The Hills: The Black Tears Of A Miserable Clown

Two episodes of Hills in one week? That is so much Hills! You know that feeling you get when you drink too many no-fat soy lattes with sugar-free pomegranate syrup and your hands start to shake? This is like that, except instead of your hands shaking it’s your brain. Anyway, FRANKIE’S BIRTHDAY PARTY IN VEGASSSSS! Who is Frankie again? Right. Frankie is Brody Jenner’s friend. Brody Jennerrrrrr!!!!!! Hoo! Hoo! Hoo! When we last saw them, Frankie was hungover with sadness because Brody and Doug were “in jail.” Now, Lauren, Stephanie, and Lo are all pouring over phone books trying to find the number for jail. They have called a few jails and no one has Brody Jenner. Maybe they are in Superjail! I hope they are in Superjail! Nope. Brody and Doug walk in and it turns out they were in Casino Jail because some guy punched Doug in the chest and they decided to press charges. Another Hills drama fizzles before it even started. The end.

Ugh, hold on, there’s more.

Brody Jenner is a fucking idiot.

Spencer is so fed up that Heidi’s sister Holly is staying with them. He’s constantly leaving the bedroom to go to the graphic tees store and there she is, just sitting there reading a book, or he’ll leave the bedroom to go to the gym to work on his goat jaw muscles and there she is, sitting on the couch minding her own business. It’s running his and Heidi’s relationship! No, not his self-involvement or aggressive manipulation, but Holly Montag. That is the problem! He tells Holly that both he and Heidi want her to move out and that Heidi is just not comfortable telling her sister such painful truths.
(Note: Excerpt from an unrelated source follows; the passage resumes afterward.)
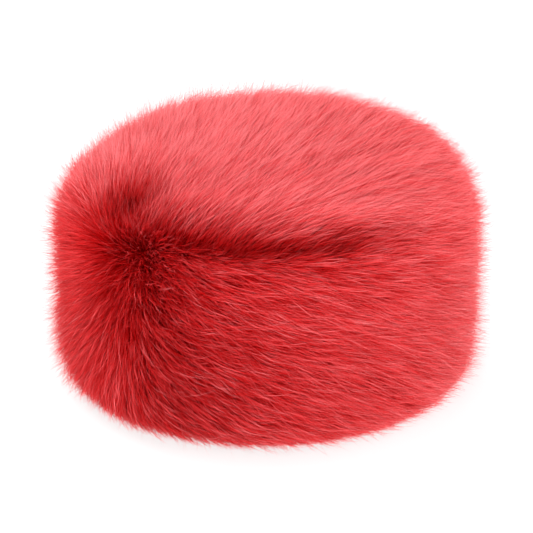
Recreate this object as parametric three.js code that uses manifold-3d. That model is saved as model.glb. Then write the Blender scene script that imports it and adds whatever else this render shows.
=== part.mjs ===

Holly pretends to be upset and leaves. Because as an adult I’m sure she has absolutely no concept of how long is reasonable to crash on someone’s couch before they start to feel frustrated. You have to be told. And even then it’s so hurtful! Later, Heidi comes home and we’re finally treated to a classic Spencer moment when Heidi asks what happened to her sister and he’s like “I have no idea,” and Heidi says “Well did you see her? We had plans and I haven’t heard from her all day.” Spencer says “I probably saw her. But you don’t understand, I see her 48 hours a day,” or something retarded. YES! SPENCER IN THE HOUSE! Heidi is like “Well what did you say to her?” and Spencer says “I probably said something about her moving out.” Probably. There’s absolutely no way to know for sure. Then we’re treated to a classic Heidi moment of anti-familial lashing out to cover up the emotional despair of this sham relationship she’s constructed out of bile and self-loathing by basically blaming her sister for not calling her just because Spencer was a total asshole to her it’s her fault for some reason. PERFECT. These two people are KINGS of SAD DARKNESS and COMPLEX ILLOGIC.

Lean Cuisine = BALLIN’!

Meanwhile, Lauren and Audrina have got to work it out between them. Frankie didn’t want any beef at his birthday, and there was total beef, so these ladies need to QUASH IT. What follows is a clip known as “The Wretched Cry Black Tears.”

That fight is actually kind of amazing. It really lays bare the emotional stress of having pre-fabricated relationships organized around a line producer’s concept of who will look best sitting next to you at the pool. At this point they have to stick together because it’s all downhill from here with them. They’re going to want a familiar face around five years from now when they’re trawling Alcoholics Anonymous meetings for industry connections.